Assad has rarely spoken in public since the uprising against him began in March 2011.
JAKARTA, Indonesia (AP) -- Indonesia's state-managed news agency is reporting that anti-terrorism police have shot and killed five suspected Islamist militants in eastern Indonesia.
The raids on Friday night and Saturday morning on Sumbawa followed the killings of two suspected militants earlier Friday on Sulawesi island, also in the east of the country.
Antara reported that the country's elite anti-terror squad carried out the operations and that they were linked to the raid in Makassar.
Police were not immediately available for comment.
Indonesia was hit by four major al-Qaida-linked bombings between 2002 and 2009, but a sustained police crackdown is thought to have reduced the threat significantly.
However, small groups of local terrorists have carried out several attacks on police around the country over the last two years.
ALGIERS, Algeria (AP) -- An Algerian newspaper says the right-hand man to the head of al-Qaida's North African branch was one of seven insurgents killed by the army last week.
El Watan reported Saturday that the New Year's Day operation killed Izza Rezki, the finance chief for Abdelmalek Droukdel, the head of al-Qaida in the Islamic Maghreb. The paper cited anonymous security sources.
Algerian authorities did not comment the report.
The Algerian Defense Ministry announced the operation Tuesday but only identified those killed as members of a terrorist group.

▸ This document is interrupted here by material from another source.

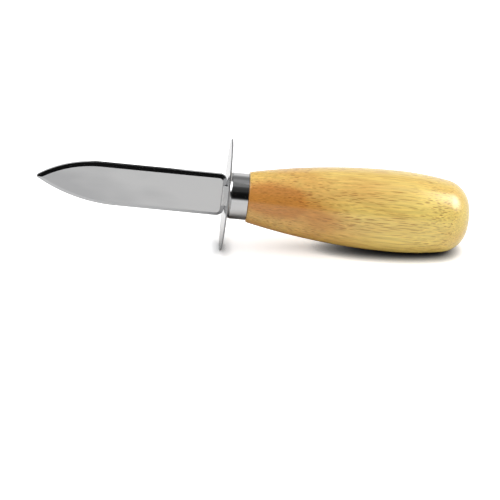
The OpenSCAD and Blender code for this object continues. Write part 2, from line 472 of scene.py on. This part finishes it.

Such government statements are rare in Algeria's long battle with AQIM, underscoring the importance of the operation. AQIM is headquartered in Algeria, but noted mainly for its reach in Africa's Sahel region with kidnappings of Westerners and its takeover of parts of northern Mali.
BELFAST, Northern Ireland (AP) -- Northern Ireland police used water cannons to fend off brick-hurling protesters in Belfast on Saturday as violent demonstrations over flying the British flag stretched into a third straight day.
The Police Service of Northern Ireland said it was investigating reports that a number of shots were fired at police lines. A 38-year-man has been arrested on suspicion of attempted murder, police said.
More than 1,000 demonstrators marched on Belfast's city hall earlier Saturday afternoon amid a heavy police presence. While the rally passed largely without incident, police then came under attack from a mob of more than 100 people hurling bricks and fireworks. Two men were arrested, police said.
Protesters have been out in force -- with sometimes violent results -- since a Dec. 3 decision by Belfast City Council to stop flying the British flag year-round.
Such issues of symbolism frequently inflame sectarian passions in Northern Ireland, where Protestants mainly want to stay in the United Kingdom and Catholics want to unite with the Republic of Ireland.
Many Protestants want the council to reverse its decision about the flag, and dozens of police have been injured in ensuing demonstrations.
Saturday's flare-up followed a tense Friday night in Belfast when nine police officers were injured and 18 rioters arrested during rioting. Police said that more than 30 petrol bombs were thrown at officers, along with ball bearings, fireworks and bricks as they responded to clashes in Protestant sections of the city.
Similar clashes on Thursday saw 10 police injured in east Belfast.
The controversy has also seen death threats made against politicians.
TRIPOLI, Libya (AP) -- A security official in the Libyan city of Benghazi says police are searching for a senior official who was abducted while investigating the recent assassination of the city's police chief.
The official said Saturday that Lt. Col. Abdel-Salam al-Mahdawi was abducted from a Benghazi street late Wednesday when assailants pulled him from a vehicle. The official spoke on condition of anonymity because he was not authorized to brief the media.
Al-Mahdawi heads Benghazi's criminal investigations unit tasked with looking into the November killing of National Security chief Col. Farag el-Dersi in the city.
Security has deteriorated over the past year in Benghazi, the birthplace of the revolt that unseated longtime ruler Moammar Gadhafi. An attack in September on the U.S. consulate there killed the U.S. ambassador and three other Americans.